→ **TASK DIRECTIONS**
How does the data below read from its first line through the line containing "dabs of one"? Print those lines exactly.

** START DATA TO PROCESS **

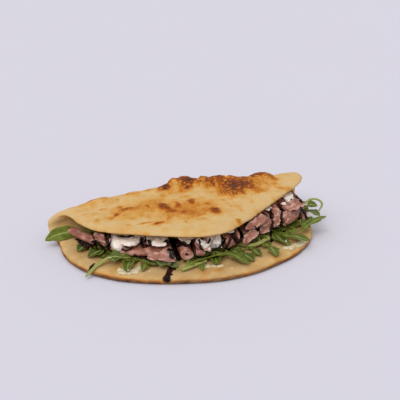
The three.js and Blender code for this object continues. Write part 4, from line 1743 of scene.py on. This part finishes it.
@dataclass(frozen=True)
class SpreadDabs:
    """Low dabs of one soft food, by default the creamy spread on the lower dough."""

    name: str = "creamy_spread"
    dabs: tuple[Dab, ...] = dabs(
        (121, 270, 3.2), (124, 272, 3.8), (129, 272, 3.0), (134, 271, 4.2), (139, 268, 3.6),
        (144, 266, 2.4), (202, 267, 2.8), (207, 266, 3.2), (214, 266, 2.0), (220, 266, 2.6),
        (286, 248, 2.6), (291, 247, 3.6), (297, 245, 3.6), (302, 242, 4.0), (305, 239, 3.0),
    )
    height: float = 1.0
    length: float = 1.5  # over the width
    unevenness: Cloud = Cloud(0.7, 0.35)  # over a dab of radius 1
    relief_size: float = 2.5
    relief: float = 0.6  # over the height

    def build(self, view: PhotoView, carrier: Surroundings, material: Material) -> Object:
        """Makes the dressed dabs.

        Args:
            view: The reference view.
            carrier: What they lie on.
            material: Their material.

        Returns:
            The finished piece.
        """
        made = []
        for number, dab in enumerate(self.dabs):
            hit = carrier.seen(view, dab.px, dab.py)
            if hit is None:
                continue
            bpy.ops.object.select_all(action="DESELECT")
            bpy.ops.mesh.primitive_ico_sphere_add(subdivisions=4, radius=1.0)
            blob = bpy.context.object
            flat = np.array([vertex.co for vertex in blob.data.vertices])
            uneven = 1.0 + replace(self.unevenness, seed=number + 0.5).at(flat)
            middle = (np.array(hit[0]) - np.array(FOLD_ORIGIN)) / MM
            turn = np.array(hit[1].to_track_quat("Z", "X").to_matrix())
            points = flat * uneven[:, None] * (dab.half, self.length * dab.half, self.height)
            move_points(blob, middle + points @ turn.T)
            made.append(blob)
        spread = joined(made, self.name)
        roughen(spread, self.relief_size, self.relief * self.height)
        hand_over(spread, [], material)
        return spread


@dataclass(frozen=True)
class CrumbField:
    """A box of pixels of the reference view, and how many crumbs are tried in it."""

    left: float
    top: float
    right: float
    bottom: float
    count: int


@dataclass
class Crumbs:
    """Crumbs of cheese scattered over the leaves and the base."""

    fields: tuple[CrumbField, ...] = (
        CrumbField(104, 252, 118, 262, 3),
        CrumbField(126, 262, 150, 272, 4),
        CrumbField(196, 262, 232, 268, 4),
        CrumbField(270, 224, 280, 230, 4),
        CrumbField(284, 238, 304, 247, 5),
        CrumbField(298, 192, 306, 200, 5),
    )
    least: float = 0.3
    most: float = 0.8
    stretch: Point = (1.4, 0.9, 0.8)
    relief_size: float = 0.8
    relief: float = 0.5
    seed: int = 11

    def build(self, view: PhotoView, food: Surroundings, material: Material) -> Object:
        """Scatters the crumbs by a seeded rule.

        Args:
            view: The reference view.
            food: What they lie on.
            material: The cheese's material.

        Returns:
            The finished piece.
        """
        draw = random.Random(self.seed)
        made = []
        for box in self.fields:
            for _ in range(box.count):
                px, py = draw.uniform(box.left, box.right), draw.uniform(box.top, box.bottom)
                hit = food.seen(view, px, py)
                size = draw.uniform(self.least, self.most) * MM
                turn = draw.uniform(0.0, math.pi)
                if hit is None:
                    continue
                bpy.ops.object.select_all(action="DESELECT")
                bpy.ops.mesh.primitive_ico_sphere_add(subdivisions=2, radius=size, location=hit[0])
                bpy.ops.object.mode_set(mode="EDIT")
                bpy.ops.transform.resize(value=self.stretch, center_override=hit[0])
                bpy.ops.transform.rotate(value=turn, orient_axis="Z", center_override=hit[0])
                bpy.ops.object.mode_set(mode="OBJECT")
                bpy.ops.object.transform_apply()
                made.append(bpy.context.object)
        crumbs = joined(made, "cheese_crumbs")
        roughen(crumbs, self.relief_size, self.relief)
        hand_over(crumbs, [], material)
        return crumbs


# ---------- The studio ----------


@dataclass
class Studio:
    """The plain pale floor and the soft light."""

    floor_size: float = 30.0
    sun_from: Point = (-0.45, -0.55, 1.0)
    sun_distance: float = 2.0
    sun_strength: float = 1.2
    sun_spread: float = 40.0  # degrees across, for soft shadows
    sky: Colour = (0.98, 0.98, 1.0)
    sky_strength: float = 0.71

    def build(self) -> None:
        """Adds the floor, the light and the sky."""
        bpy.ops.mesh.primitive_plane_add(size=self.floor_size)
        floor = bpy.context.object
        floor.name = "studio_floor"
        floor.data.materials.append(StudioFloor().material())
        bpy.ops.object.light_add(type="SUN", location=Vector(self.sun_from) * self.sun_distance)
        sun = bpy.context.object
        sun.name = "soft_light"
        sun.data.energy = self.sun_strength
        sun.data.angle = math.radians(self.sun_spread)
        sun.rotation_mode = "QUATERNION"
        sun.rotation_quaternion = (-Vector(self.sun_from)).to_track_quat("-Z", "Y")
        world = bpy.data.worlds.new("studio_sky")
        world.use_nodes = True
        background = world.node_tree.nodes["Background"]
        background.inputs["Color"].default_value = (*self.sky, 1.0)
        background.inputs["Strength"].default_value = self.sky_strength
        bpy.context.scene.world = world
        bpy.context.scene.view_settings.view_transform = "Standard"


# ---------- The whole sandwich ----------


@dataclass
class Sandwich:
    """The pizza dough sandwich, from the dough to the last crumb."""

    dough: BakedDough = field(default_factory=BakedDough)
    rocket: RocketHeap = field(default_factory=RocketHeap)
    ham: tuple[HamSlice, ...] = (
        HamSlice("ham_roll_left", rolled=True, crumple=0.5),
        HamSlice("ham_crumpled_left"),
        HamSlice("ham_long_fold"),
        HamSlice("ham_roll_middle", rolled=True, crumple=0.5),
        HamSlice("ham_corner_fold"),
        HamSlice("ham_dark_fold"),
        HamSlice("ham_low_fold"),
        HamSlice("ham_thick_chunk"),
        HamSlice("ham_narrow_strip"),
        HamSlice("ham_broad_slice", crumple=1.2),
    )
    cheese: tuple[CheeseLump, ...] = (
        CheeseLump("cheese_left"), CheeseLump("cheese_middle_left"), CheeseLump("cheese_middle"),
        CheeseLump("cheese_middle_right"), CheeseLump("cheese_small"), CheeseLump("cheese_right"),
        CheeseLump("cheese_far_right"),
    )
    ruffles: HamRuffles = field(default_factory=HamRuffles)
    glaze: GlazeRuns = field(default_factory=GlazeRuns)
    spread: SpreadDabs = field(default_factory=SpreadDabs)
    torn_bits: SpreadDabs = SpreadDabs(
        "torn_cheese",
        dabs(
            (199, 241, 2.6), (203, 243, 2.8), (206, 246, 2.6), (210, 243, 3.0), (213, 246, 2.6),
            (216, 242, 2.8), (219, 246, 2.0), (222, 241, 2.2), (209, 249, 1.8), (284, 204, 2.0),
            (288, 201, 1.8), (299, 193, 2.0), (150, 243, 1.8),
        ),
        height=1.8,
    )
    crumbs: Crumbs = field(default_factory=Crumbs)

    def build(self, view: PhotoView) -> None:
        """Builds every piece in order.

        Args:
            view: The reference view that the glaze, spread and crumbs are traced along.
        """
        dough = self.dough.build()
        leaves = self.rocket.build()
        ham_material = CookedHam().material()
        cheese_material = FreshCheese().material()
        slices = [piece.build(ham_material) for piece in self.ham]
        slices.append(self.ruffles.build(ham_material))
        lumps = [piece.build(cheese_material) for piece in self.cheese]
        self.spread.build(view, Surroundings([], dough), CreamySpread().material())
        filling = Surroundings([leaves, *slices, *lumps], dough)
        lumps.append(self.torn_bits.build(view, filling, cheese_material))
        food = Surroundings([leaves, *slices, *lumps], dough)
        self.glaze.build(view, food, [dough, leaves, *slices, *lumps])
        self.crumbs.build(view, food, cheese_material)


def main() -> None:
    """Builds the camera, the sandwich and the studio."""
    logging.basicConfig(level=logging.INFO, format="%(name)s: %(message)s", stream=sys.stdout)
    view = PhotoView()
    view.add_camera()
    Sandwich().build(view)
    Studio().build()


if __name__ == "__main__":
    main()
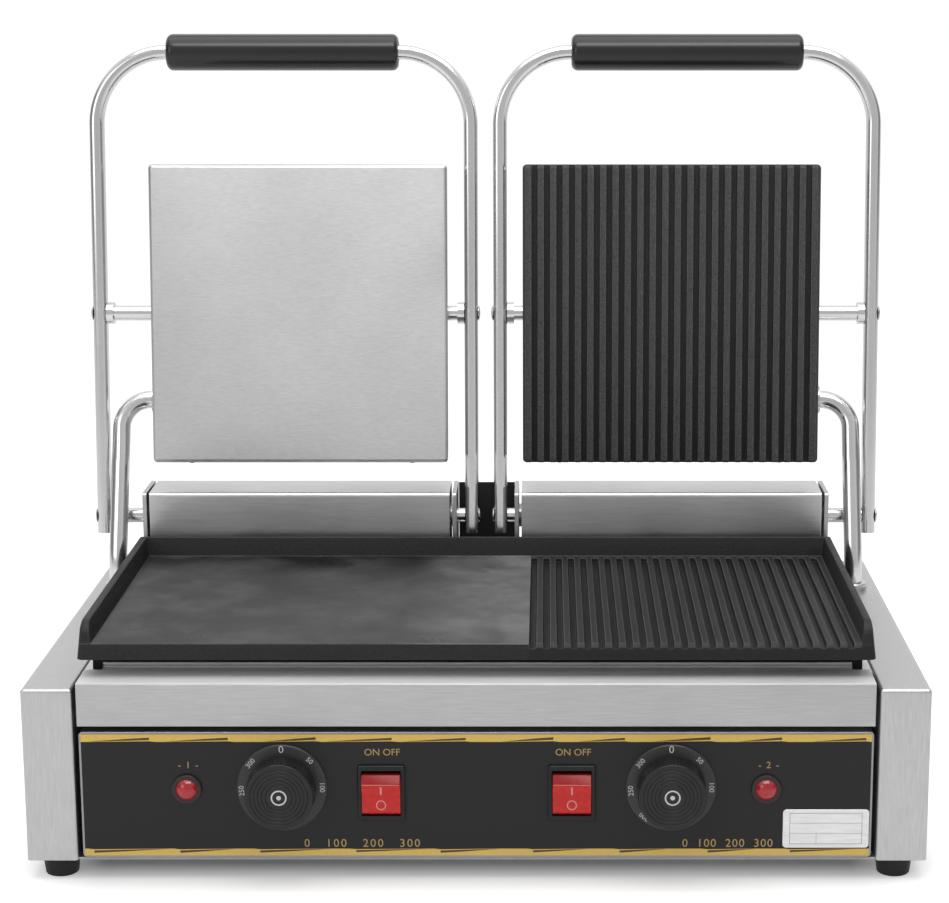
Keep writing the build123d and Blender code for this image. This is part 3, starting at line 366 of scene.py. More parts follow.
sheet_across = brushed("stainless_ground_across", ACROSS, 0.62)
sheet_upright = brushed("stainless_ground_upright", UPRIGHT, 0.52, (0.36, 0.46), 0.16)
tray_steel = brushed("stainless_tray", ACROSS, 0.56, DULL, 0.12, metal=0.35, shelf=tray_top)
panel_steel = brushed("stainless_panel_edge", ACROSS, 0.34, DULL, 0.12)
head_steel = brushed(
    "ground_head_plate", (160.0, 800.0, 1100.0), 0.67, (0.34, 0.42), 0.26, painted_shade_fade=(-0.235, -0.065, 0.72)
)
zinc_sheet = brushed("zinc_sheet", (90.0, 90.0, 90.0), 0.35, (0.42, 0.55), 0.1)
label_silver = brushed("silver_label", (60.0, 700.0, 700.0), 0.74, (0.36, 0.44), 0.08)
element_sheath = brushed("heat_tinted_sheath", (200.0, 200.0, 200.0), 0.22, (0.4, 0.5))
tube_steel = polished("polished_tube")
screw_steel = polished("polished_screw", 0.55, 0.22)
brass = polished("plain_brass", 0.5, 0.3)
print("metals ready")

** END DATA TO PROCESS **

→ **OUTPUT FOR THIS EXERCISE**
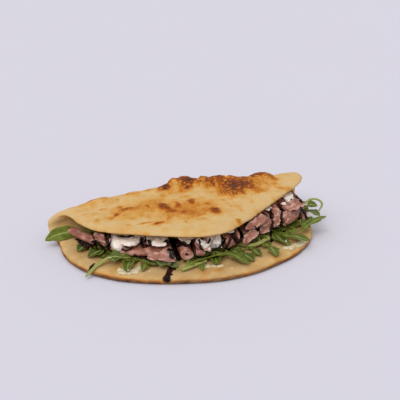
The three.js and Blender code for this object continues. Write part 4, from line 1743 of scene.py on. This part finishes it.
@dataclass(frozen=True)
class SpreadDabs:
    """Low dabs of one soft food, by default the creamy spread on the lower dough."""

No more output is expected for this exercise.